The next year, after she became home-schooled, Hanson began volunteering in classrooms at Riverside Elementary School, where her brothers were students. She volunteered there once a week until her senior year, when other responsibilities kept her from the classroom.
“That’s where I met some of my hero teachers,” she said. “That’s definitely what sparked my interest and my desire to go into education.”
International trips proved to be just as rewarding for Hanson.
When she was 12 years old, she and her dad spent a week in Tijuana, Mexico, building a house. She made such a big impact on the team she worked with, she was asked back for a three-week stint.
During the summer before her sophomore year, Hanson worked at an orphanage in Chihuahua, Mexico, for a week. She said she still has pictures of the children she worked with on her prayer wall and prays for them every day.
And in 2011, Hanson joined a group of students as a People to People Student Ambassador to Europe, traveling to Italy, Austria, Switzerland, Germany and France. But those countries paled in comparison to the people she traveled with.
“No matter where I go or how awesome the sites that I’m seeing are, the people that I’m with are much more inspiring and much more memorable,” Hanson said.
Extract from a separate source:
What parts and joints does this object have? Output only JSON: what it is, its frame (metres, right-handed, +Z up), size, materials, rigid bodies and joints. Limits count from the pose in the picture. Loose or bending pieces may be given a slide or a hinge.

Growing up on her family’s farm made Hanson passionate about agriculture and inspired her to become an Inland Northwest agriculture ambassador, a Junior Livestock Show ambassador and a 4H ambassador.
Because she has allergies that sometimes prevent her from helping with harvest and interacting with the animals, Hanson plans to combine her love of agriculture and meeting new people into an off-the-farm career as an agriculture teacher or speaker.
She plans to major in agriculture communication and agriculture education at Oklahoma State University in the fall after graduating with a Deer Park Home Link diploma and an AA from Spokane Community College.
With so much on her plate, between high school, Running Start, volunteering and agriculture, Hanson sometimes has trouble juggling it all.
But when her volunteer and agriculture work seems futile, she simply thinks of something her mother said: Love your own.
“That’s going to be the only change in this world that I can truly spark, but I can do it every day and I can give it everything that I’ve got,” she said. “If, at the end of the day, I can say that I love my own, then it was a good day.”